With the help of my wife, our kitchen table, and Star Printing in the city of Acworth, I was privileged to be in on the early life of an idea. While not present at its birth in 1975, Nancy and I labored energetically to nurse the idea along by producing its newspaper, PAGE ONE, during the 1977-78 school year.
Neither Nancy nor I have had a single course in journalism. It helped that at the time, I subscribed to seven newspapers which I intently read and studied. To keep PAGE ONE going, I secured articles from others who were also nursing the idea and always added one of my own since I was the editor. I laugh to think that my name appeared by the word, “editor,” but when you believe in something, you’ll pitch in and do whatever you’re asked to do.
The idea we 90 or so educators were nursing was a new professional organization for Georgia educators. No longer could we follow the National Education Association and its local “unified” affiliate, the Georgia Association of Educators. We wanted to teach and be a team with our administrators and parents. In our view teacher strikes, collective bargaining and union rabble-rousing did not produce the effect we desired. Such unionist tactics were a growing part of the educational landscape across the nation.
Thus, our fledgling brainchild. The Professional Association of Georgia Educators (PAGE) was born on May 17, 1975, with 22 charter members. Rejecting unionism’s adversarial relationship between classroom teachers and administrators, these 22 teachers and administrators forged an educational association that vowed to place children and taxpayers, not teacher unions, at the center of public education. To PAGE’s founders, threats, walkouts, and sick-outs did not produce what was needed, namely every level of the education profession working together.
After leaving NEA and joining PAGE in 1976, I learned that two educators from DeKalb County, Lillian Cantrell and Paul Copeland, were the main drivers in the formation of PAGE. Energetic and outgoing, these two visionaries “called everybody we knew,” as Cantrell put it. For much needed funding, Copeland and the newly formed board of directors borrowed money from the bank and secured it with their personal signatures. Serving on the PAGE board of directors from 1977-1979, I came to admire these pioneers who were literally giving themselves and their money to a goal they believed in.
The fervor of Cantrell, Copeland and their small band of supporters was fed partially by the positions taken by the NEA. A very recent stand taken by the NEA is illustrative. In 2018 the NEA demanded the resignation of Education Secretary Betsy DeVos on the grounds that she was failing to promote transgender ideology in public schools. NEA has typically taken positions on issues that have little to do with the education of children and teens. Although legislative activism, insurance coverage, staff attorneys, its STAR student program, the favor of state leaders and many other benefits helped PAGE grow, so did the increasingly radical approach of NEA.
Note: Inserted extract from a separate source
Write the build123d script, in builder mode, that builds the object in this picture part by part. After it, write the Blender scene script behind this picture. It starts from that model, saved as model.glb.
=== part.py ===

The current executive director of PAGE is Craig Harper, a former employee of the Marietta Daily Journal/Neighbor Newspapers. Harper’s steady leadership has continued to grow the organization. No doubt because of its commitment to teacher recruitment, preparation, pay and retention, PAGE is the second largest independent education association in the nation, the first being Texas.
At the end of its 20th year in 1995, PAGE’s membership was 32,455. Today, membership is at 95,000 and growing.
Many Cobb Countians have contributed to PAGE’s success. Diane Ray, a former Cobb classroom teacher and principal, is one of PAGE’s three college service representatives. I can attest that she, like all PAGE members and staff, do not pit “teachers” against “administrators.” Though most PAGE presidents have been classroom teachers, one of its most active administrator presidents was a former Cobb school superintendent, Alton Crews.
Classroom history teacher Richard Bird at Shamrock High School in DeKalb proposed in 1975 that the organization’s newspaper be titled PAGE ONE. Don’t laugh if you ever see and compare the four-page PAGE ONE of the ’70s to today’s glitzy but substantive PAGE ONE Magazine. (Nancy and I are proud of our fading copies.)
Pioneering is risky but satisfying. Humble beginnings can be motivating. How many times did I hear, “If we can get 100 more members, we can get a secretary”? PAGE has several secretaries now plus a building, but more importantly a commitment to the values by which it was birthed. Without the strident union approach, the organization flourishes. PAGE is still keeping the main thing the main thing.